RPO: Rząd mówiąc, że Misiewicz nie może pracować w państwowych instytucjach, może naruszać jego prawa

RPO: Rząd mówiąc, że Misiewicz nie może pracować w państwowych instytucjach, może naruszać jego prawa

Adam Bodnar
Adam Bodnar Źródło:Newspix.pl / KONRAD KOCZYWAS / FOTONEWS
Bartłomiej Misiewicz to chyba najgłośniejsza w ostatnich tygodniach postać na polskiej scenie politycznej. Na antenie Superstacji Rzecznik Praw Obywatelskich Adam Bodnar opowiadał m.in. o tym, czy zgodziłby się bronić byłego rzecznika MON.

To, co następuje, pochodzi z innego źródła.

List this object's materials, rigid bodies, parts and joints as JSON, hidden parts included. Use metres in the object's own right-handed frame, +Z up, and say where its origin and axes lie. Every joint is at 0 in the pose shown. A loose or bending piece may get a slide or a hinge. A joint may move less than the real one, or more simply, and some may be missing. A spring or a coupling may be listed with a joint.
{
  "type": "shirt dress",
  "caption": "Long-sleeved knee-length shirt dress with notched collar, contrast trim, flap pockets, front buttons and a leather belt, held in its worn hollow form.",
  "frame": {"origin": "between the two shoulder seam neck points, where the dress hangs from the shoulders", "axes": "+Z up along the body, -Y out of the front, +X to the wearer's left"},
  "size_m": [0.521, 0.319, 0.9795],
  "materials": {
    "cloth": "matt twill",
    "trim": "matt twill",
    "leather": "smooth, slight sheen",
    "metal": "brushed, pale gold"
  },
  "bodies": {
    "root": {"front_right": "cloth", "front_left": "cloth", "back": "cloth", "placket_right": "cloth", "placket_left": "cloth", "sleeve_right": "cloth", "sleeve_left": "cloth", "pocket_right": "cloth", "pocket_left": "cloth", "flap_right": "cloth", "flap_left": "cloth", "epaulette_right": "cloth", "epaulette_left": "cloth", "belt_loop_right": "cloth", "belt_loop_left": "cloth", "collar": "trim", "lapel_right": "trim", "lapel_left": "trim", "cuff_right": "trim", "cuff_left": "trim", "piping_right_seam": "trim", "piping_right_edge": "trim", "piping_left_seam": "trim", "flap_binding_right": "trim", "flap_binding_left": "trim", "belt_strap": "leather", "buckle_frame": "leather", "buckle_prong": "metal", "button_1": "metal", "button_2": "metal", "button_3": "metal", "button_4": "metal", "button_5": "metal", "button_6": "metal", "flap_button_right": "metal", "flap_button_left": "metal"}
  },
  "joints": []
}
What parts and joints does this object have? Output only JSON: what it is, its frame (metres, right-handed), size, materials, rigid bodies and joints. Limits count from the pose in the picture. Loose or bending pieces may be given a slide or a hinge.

W opinii Adama Bodnara rząd mówiąc, że Bartłomiej Misiewicz nie może pracować w państwowych instytucjach, może naruszać jego prawa. – To jest naruszenie jego prawa konstytucyjnego równego dostępu, bo już się z góry przesądziło o tym, że on nie ma kwalifikacji, nie ma predyspozycji moralnych do tego, ale dokonano tego w trybie, który nie jest w żaden sposób określony w prawie. Co więcej, można by się nawet zacząć zastanawiać czy tak kategoryczne stwierdzenie nie narusza jego dóbr osobistych – ocenił RPO w rozmowie z Superstacją.

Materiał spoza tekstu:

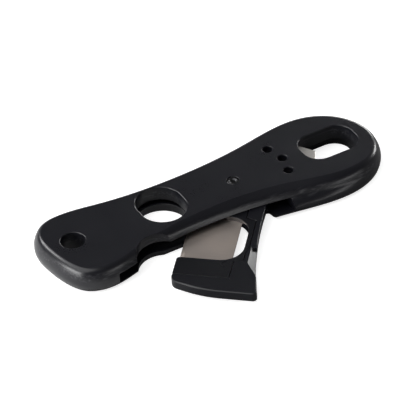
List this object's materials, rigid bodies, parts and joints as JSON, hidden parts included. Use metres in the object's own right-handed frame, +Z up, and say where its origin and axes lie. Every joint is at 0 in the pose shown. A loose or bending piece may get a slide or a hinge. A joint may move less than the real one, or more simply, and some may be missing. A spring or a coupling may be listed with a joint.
{
  "type": "string winder",
  "caption": "Flat pocket string winder and cutter: turning hole for tuner buttons, round cutting hole, and a blade arm that swings out of the front edge.",
  "frame": {"origin": "on the arm's pivot axis, in the plane of the underside", "axes": "+X along the handle to the turning hole, +Y to the closed back edge, +Z up out of the top face, along the pivot"},
  "size_m": [0.1309, 0.0735, 0.0096],
  "materials": {
    "shell_plastic": "semi-gloss moulded black plastic",
    "arm_plastic": "satin moulded black plastic",
    "blade_steel": "brushed blade steel",
    "lip_steel": "satin stamped steel",
    "screw_steel": "black oxide steel",
    "pin_steel": "black oxide steel",
    "washer_steel": "spring steel"
  },
  "bodies": {
    "handle": {"upper_shell": "shell_plastic", "lower_shell": "shell_plastic", "shell_screws": "screw_steel", "steel_lip_plate": "lip_steel", "pivot_pin": "pin_steel", "upper_washer": "washer_steel", "spring_washer": "washer_steel"},
    "arm": {"arm_frame": "arm_plastic", "blade_cover": "arm_plastic", "blade": "blade_steel", "clamp_screws": "screw_steel"}
  },
  "joints": [
    {"name": "arm_swing", "type": "hinge", "parent": "handle", "child": "arm", "pos_m": [0, 0, 0], "axis": [0, 0, 1], "range_deg": [-49.5, 35]}
  ]
}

W ocenie RPO rzecznik rządu nie ma prawa powiedzieć, że Misiewiczowi nie wolno dawać pracy. – Jako partia PiS może oceniać negatywnie jego postępowanie, ale jako członka partii. Natomiast kształtować mu karierę i możliwości pełnienia funkcji publicznej i uznawać, że państwo jest własnością jednej partii i odnoszenie się do całego życia publicznego, to jest coś niespotykanego. Jakiekolwiek rozstrzygnięcia dotyczące osób indywidualnych muszą być podejmowane na podstawie przepisów prawa – tłumaczył Adam Bodnar.

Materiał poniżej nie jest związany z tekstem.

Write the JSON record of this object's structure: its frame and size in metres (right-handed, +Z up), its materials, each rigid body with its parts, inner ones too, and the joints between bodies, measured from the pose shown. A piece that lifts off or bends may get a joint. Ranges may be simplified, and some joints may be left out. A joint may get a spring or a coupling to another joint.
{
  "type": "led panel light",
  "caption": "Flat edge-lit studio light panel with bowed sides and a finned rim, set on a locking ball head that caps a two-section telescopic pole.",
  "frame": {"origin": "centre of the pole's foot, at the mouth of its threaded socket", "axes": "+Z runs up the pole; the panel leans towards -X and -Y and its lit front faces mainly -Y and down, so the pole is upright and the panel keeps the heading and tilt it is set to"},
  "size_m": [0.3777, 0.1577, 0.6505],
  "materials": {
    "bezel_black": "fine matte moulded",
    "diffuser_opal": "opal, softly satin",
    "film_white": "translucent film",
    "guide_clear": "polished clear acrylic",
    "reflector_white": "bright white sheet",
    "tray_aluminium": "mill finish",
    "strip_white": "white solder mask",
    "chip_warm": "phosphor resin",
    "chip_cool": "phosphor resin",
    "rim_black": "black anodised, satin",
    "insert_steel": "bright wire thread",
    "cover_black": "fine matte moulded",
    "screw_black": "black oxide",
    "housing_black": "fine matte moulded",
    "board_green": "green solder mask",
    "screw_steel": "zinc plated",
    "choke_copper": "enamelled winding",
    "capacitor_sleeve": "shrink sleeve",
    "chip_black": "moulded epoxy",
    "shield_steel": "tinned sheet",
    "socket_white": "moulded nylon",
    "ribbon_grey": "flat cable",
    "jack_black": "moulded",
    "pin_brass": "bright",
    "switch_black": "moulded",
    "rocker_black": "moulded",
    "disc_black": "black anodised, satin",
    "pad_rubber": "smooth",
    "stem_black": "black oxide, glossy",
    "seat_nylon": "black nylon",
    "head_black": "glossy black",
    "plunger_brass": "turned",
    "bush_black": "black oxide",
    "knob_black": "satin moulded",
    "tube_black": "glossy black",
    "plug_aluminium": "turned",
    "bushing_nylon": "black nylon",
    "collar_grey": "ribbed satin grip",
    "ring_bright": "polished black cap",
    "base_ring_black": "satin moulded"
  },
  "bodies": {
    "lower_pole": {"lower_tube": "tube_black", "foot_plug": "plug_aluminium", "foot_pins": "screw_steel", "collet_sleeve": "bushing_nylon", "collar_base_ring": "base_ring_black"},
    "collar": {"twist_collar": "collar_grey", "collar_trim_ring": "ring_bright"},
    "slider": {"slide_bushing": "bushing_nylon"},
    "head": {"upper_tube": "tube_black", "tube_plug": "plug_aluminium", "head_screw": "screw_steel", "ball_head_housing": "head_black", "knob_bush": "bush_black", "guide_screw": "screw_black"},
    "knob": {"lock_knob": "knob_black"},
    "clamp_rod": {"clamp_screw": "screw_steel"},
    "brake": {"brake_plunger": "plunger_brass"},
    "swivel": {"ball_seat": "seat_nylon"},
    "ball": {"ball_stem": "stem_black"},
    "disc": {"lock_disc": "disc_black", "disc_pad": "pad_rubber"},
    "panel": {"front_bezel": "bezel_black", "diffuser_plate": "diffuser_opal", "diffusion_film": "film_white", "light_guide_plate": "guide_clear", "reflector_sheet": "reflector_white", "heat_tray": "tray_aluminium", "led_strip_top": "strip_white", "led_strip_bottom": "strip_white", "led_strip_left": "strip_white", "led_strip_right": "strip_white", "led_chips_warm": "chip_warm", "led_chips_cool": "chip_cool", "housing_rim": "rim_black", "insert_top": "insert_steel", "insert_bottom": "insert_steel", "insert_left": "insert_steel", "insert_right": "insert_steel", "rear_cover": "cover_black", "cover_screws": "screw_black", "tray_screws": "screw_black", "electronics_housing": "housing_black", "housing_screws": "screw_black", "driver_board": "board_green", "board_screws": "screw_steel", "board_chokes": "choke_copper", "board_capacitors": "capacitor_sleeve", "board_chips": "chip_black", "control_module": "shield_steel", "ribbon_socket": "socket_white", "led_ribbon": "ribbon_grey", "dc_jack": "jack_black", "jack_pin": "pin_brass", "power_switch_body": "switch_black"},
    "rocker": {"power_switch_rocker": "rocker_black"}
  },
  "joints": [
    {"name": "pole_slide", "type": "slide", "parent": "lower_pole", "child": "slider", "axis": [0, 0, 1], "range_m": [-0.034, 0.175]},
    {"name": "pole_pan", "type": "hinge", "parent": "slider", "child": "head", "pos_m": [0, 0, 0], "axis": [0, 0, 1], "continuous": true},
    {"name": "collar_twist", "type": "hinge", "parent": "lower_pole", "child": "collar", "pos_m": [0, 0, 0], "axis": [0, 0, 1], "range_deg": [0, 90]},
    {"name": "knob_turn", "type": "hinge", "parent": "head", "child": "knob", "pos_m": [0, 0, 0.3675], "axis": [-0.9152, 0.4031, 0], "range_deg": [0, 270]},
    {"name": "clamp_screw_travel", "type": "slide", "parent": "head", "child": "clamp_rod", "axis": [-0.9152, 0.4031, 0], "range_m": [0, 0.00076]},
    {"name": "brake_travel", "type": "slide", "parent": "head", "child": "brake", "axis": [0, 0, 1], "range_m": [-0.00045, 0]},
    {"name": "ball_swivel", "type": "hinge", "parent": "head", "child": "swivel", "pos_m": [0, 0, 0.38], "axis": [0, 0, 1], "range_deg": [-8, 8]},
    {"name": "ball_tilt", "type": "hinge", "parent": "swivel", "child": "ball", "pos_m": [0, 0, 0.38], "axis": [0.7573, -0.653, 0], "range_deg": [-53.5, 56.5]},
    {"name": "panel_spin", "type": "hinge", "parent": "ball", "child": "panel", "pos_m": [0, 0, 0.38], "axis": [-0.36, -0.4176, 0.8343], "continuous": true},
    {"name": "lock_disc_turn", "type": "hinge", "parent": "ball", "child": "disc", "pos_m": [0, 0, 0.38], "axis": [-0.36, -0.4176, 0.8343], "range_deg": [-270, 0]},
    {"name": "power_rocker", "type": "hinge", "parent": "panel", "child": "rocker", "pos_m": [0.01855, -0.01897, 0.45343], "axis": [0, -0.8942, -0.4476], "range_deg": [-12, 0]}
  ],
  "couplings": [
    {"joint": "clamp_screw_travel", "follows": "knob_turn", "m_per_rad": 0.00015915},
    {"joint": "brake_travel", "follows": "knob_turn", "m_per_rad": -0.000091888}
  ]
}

Adam Bodnar przyznał, że gdyby Misiewicz zwrócił się do niego z prośbą o pomoc, nie miałby w tej sytuacji wyboru. – To jest sytuacja kiedy Rzecznik Praw Obywatelskich niezależnie od tego co sądzi o danej osobie powinien się taką sytuacją zająć, bo chodzi o standard życia publicznego i standard funkcjonowania organów państwa. To jest bardzo ciekawa i nietypowa sytuacja – zaznaczył.

Kariera Misiewicza

Bartłomiej Misiewicz rzecznikiem MON oraz szefem gabinetu politycznego Antoniego Macierewicza został po wyborach parlamentarnych w 2015 roku. We wrześniu 2016 roku, jeszcze będąc rzecznikiem Ministerstwa Obrony Narodowej, został powołany na członka rady nadzorczej PGZ. Informacje w tej sprawie także ujawniła „Rzeczpospolita”. Krótko po powołaniu do rady nadzorczej, za względu na medialną burzę, Misiewicz zrezygnował z tej funkcji.

Od pewnego czasu nie było wiadomo, czym zajmuje się 27-letni Bartłomiej Misiewicz. W lutym jego imię i nazwisko oraz zdjęcie zniknęły ze strony resortu. Jego miejsce na stanowisku rzecznika resortu zajęła mjr Anna Pęzioł-Wójtowicz. Wciąż nie wiadomo było jednak, czy zajmuje stanowiska szefa gabinetu politycznego ministra. Po opublikowaniu przez „Rzeczpospolitą” informacji o tym, iż Misiewicz pracuje dla PGZ za pensję w wysokości 50 tys. złotych miesięcznie, Misiewicz znów zmuszony był zrezygnować z lukratywnej posady.

Komisja PiS ds. Misiewicza

W sprawie kolejnych etapów kariery Bartłomieja Misiewicza, której zwieńczeniem było zatrudnienie w PGZ prezes PiS Jarosław Kaczyński powołał specjalną komisję, w której skład weszli: wicemarszałek Sejmu i wiceprezes PiS Joachim Brudziński, wiceprezes PiS i minister ds. służb specjalnych Mariusz Kamiński oraz poseł PiS i wiceprzewodniczący komisji śledczej ds. Amber Gold Marek Suski. Po wysłuchaniu zarzutów komisji, Misiewicz podjął decyzję o rezygnacji z członkostwa w partii. – Z racji tej niesamowitej nagonki, która została wykorzystana na Prawo i Sprawiedliwość przy użyciu mojego nazwiska, złożyłem oświadczenie o rezygnacji z członkostwa w PiS – oświadczył dziennikarzom w czwartek.